Mas o texto pós-tribulacional de Apocalipse 19:6-7 não diz que as bodas já foram celebradas há sete anos, ao contrário: diz que as bodas ainda viriam a ser celebrada! Se no final da tribulação há o anúncio que as bodas estavam chegando, é porque elas só chegariam depois disso.
Portanto, a conclusão lógica que se chega é que Cristo comemorará as bodas conosco no milênio, depois que ele descer dos céus com os santos ressurretos, se encontrar com os vivos arrebatados e descer à terra, estabelecendo o reinado milenar. O que vai contra isso é pura lenda dispensacionalista, sem qualquer base bíblica e crida puramente por uma fé cega em Darby.
Paz a todos vocês que estão em Cristo.
Por Cristo e por Seu Reino,
Lucas Banzoli.
[1] Significado de “alarido” disponível em: <http://www.dicio.com.br/alarido/>.
[2] De acordo com a Concordância de Strong, 2752.
[3] BRASILINO, Gyordano Montenegro. Em resposta. Disponível em: <http://cristianismopuro.blogspot.com.br/2011/02/em-resposta.html>. Acesso em: 25/12/2013.
[4] O livro está disponível em versão impressa e também em e-book de forma gratuita, através do meu site, neste link: <https://lucasbanzoli.no.comunidades.net/index.php?pagina=1087350163>.
[5] Tácito foi governador da Ásia, pretor, cônsul, questor, historiador romano e orador. Escreveu sobre os cristãos aproximadamente em 64 d.C.
[6] Tácito, Annales, XV.44.
[7] Suetônio foi um escritor latino que nasceu em 69 d.C e era o historiador romano oficial da corte de Adriano, escritor dos anais da Casa Imperial.
[8] Suetônio, Vida dos doze Césares, n. 25, p. 256-257.
[9] Flávio Josefo foi o mais importante historiador judeu do século I.
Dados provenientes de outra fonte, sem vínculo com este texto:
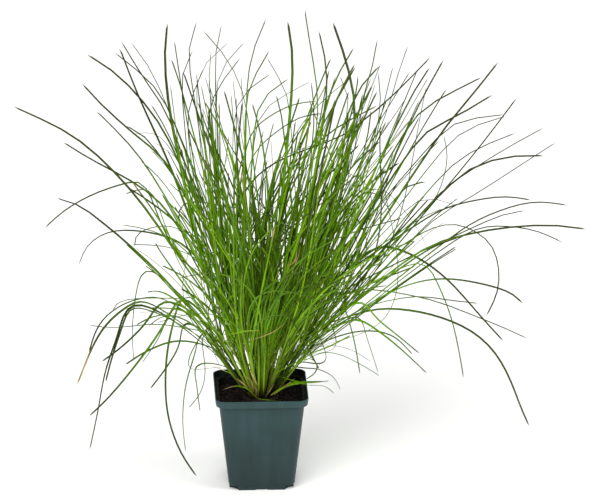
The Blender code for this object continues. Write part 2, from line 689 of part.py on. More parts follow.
def make_shoot(number, shoot, section, green, parts, helpers):
    name = f"shoot_{number + 1:02d}"
    route = [shoot.base, shoot.at(shoot.length)]
    stem = curve_object(name, route, (1, STEM_TOP_RADIUS / STEM_RADIUS), 0, parts)
    stem.data.bevel_depth = STEM_RADIUS
    stem.data.bevel_resolution = 0
    stem = as_mesh(stem, parts)
    for order, (leaf_route, width, roll) in enumerate(shoot.leaves):
        shares = [step / (len(leaf_route) - 1) for step in range(len(leaf_route))]
        widths = [width * leaf_width(share) for share in shares]
        leaf = curve_object(f"{name}_leaf_{order + 1}", leaf_route, widths, roll, helpers)
        leaf.data.bevel_mode = "OBJECT"
        leaf.data.bevel_object = section
        combine(stem, as_mesh(leaf, helpers), "UNION", GRAZING_SOLVER)
    stem.data.materials.append(green)


def main():
    clear_scene()
    parts = collection_named(COLLECTION)
    helpers = collection_named("cutters")
    make_pot(parts, helpers)
    make_soil(parts, helpers)
    make_crown(parts)
    clump = Clump()
    clump.lay_seen()
    clump.lay_grown()
    section = leaf_section(helpers)
    green = material("leaf green", (0.09, 0.2, 0.02), 0.55)
    for number, shoot in enumerate(clump.shoots):
        make_shoot(number, shoot, section, green, parts, helpers)


main()
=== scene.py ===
"""Ornamental grass clump in a square nursery pot: the looks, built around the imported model.

Metres, +Z up. The origin is under the middle of the pot and the pot's front faces -Y. The clump is
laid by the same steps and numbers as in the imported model, so that every blade lies on its solid, and
each shoot then gets finer blades beside those.
"""

import math
import random
from collections import namedtuple

import bmesh
import bpy
import numpy as np
from mathutils import Matrix, Vector, noise

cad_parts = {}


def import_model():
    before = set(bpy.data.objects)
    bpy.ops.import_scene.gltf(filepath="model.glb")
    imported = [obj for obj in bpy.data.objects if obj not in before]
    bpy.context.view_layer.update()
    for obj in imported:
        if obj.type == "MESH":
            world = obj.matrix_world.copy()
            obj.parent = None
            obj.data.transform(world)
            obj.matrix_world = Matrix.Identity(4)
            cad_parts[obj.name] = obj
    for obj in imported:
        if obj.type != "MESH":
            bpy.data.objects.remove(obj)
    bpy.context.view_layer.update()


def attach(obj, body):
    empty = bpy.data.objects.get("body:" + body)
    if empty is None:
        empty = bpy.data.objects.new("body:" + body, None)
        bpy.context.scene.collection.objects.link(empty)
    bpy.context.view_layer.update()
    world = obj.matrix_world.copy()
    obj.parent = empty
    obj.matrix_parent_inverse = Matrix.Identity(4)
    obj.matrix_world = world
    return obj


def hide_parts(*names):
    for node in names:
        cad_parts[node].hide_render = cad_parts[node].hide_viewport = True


MM = 0.001
GAP = 0.3 * MM  # between pieces that touch in the real plant
UP = Vector((0, 0, 1))
ACROSS = Vector((1, 0, 0))

# Pot: half widths of its square sections, and heights
POT_HEIGHT = 96.4 * MM
RIM_HALF = 45 * MM
RIM_LOW_HALF = 44.2 * MM
BAND_Z = 89 * MM
BODY_HIGH_HALF = 41.2 * MM
BODY_LOW_HALF = 31.8 * MM
BODY_LOW_Z = 4.5 * MM
FOOT_HALF = 31 * MM
FOOT_CUT_AT = 31.8 * MM  # hollows under the pot's corners
FOOT_CUT_RADIUS = 9.4 * MM
WALL = 1.2 * MM
POT_CORNER = 9 * MM
POT_EDGE = 0.4 * MM  # rounding of its rim and lip
NOTCH_WIDTH = 12 * MM
NOTCH_HEIGHT = 1.5 * MM
NOTCH_IN = 10 * MM  # where the notches end, from the middle
DRAIN_RADIUS = 4.6 * MM
DRAIN_AT = 16 * MM  # drain holes in the notches, from the middle
CORNER_DRAIN_AT = 20.5 * MM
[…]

[10] Antiguidades, 20.9.1.
[11] Caio Plínio Cecílio Segundo, mais conhecido simplesmente como “Plínio, o Jovem”, foi um orador, jurídico e governador imperial na Bitínia. Em suas cartas ao imperador Trajano ele confessa que já tinha matado muitos homens, mulheres e crianças que se diziam cristãos, e, em função dessa grande carnificina, tinha dúvidas se deveria continuar matando. O imperador respondeu que sim.
[12] Epístola X, 97.
[13] As referências completas, além de muitas outras, estão acessíveis em meu livro: “As Provas da Existência de Deus”.